Start by confirming which loan was missed, what kind of loan it is, and who services it. Then contact the servicer quickly. A student loan servicer is usually the company that can tell you the current due amount, past-due status, and what options are still available before the account gets worse.

If the missed payment was a one-off and you can catch up immediately, that may be the cleanest fix. If the missed payment happened because the required monthly amount no longer works, you usually need a broader repayment decision. For federal loans, that may mean reviewing an income-driven repayment (IDR) plan or, in some cases, short-term deferment or forbearance. For private loans, it means finding out whether the lender offers any hardship accommodation at all.
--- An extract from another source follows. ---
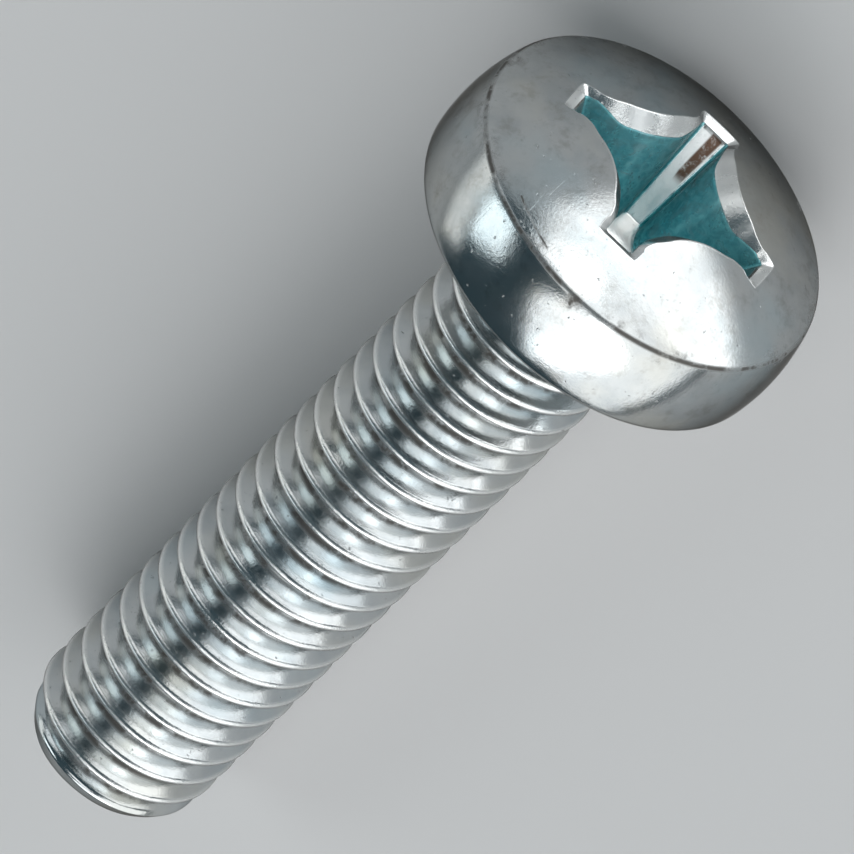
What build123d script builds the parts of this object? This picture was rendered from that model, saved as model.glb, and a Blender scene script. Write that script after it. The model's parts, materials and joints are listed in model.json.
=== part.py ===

The important thing is not to let embarrassment turn into silence. A missed payment is a problem. Silence is usually what lets it become a much bigger one.

A Practical Rule of Thumb

If you miss a payment but can correct it quickly, do it quickly. If you miss a payment because the loan no longer fits, treat that as a repayment emergency rather than a calendar mistake. And if you are already behind on more than one payment, assume the account needs active cleanup now, not after the next billing cycle.

That framing helps because it turns the question away from guilt and back toward action. The job is not to feel better about the miss. The job is to stop the timeline from getting worse.

The Bottom Line

What happens if you miss a student loan payment? Usually the loan becomes delinquent immediately, and the consequences grow the longer the account stays unpaid. Private student loans may hit credit sooner and escalate faster. Federal loans usually take longer to reach default, but the missed-payment timeline still matters well before that point.

The strongest next move is early contact, clear loan sorting, and a realistic repayment decision before the account slides from a missed payment into a much harder recovery problem.